The group has identified as its “best opportunity” for growth and influence an intersection with “the forces emerging from the Militant tradition” (Socialist Democracy No7, August-September 1999). We have already reported on SDG hopes at one stage to carve away a section of the remaining Socialist Party organisation in London (Weekly Worker May 27 1999). Indeed, we have been told that our article was important in spiking the attempt for the time being.

Splits and individual defections from the Socialist Party so far have been almost uniformly to the right. The SDG is the manifestation in organisational form of that mood of defeat and liquidationism. Its pretensions are to offer a new and ‘radical’ alternative to the sterile sectarianism of the past. Nothing could be further from the truth.
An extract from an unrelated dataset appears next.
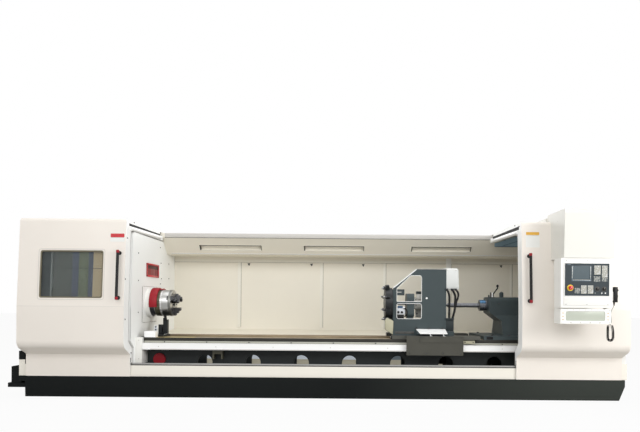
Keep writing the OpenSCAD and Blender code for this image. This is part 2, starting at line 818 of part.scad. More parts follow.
// Key fields: left, bottom, columns and rows, from the panel's lower left corner
key_fields = [[283, 206, 7, 10], [357, 178, 6, 13], [278, 136, 7, 6], [357, 139, 6, 4],
    [93, 22, 6, 6], [155, 20, 6, 9], [220, 20, 6, 9]];
module control_panel() {
    t = 10;
    front = console_y - t;
    color([0.24, 0.28, 0.3]) {
        difference() {
            block([panel_x, front, panel_z], [panel_x + panel_w, console_y, panel_z + panel_h]);
            block([panel_x + 64, front - eps, panel_z + 158],
                [panel_x + 250, front + 5, panel_z + 290]);
            rod_y(front - eps, console_y + eps, panel_x + 50, panel_z + 76, 12 + slide_gap);
        }
        for (f = key_fields)
            block([panel_x + f[0], front - key_t, panel_z + f[1]],
                [panel_x + f[0] + f[2] * keypad_pitch - 2, front + eps,
                    panel_z + f[1] + f[3] * keypad_pitch - 2]);
    }
}
module control_screen() {
    front = console_y - 10;
    color([0.3, 0.36, 0.38, 0.8]) block([panel_x + 66, front + 2, panel_z + 160],
        [panel_x + 248, front + 4.8, panel_z + 288]);
}
module estop_button() {
    front = console_y - 10;
    color([0.85, 0.1, 0.08]) {
        rod_y(front - 12, console_y + 3, panel_x + 50, panel_z + 76, 12);
        translate([panel_x + 50, front - 30, panel_z + 76]) rotate([-90, 0, 0])
            rotate_extrude() polygon([[0, 0], [14, 2], [20, 7], [21, 12], [18, 19], [0, 19]]);
    }
}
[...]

It was formed casually, by a small group of comrades who split from the Socialist Party, without a hint of anything that could be graced with the title of ‘political struggle’. In other words, it came into existence in the same light-hearted, prissy manner in which so many new, immaculately formed little sects regularly appear on the left. Its founding conference advertised itself as “open to anyone who agrees with the need for the construction of a broad, pluralistic socialist party” (Socialist Democracy No2, January-February 1998) - “anyone” apart from communists, that is. We were explicitly excluded. In pursuit of its own trademark shibboleth - a right-leaning “party of recomposition” - it has since proved itself willing to split alliances to exclude communists and others on the left who disagree. Exactly the same sort of “ostracism, denunciation and vicious attacks” it claims to abjure.

Thus, although we do not take the website ranting at all seriously, this group is not as innocuous as it claims. In its own way, it is a walking, talking example of many of the things that are wrong with the contemporary revolutionary movement.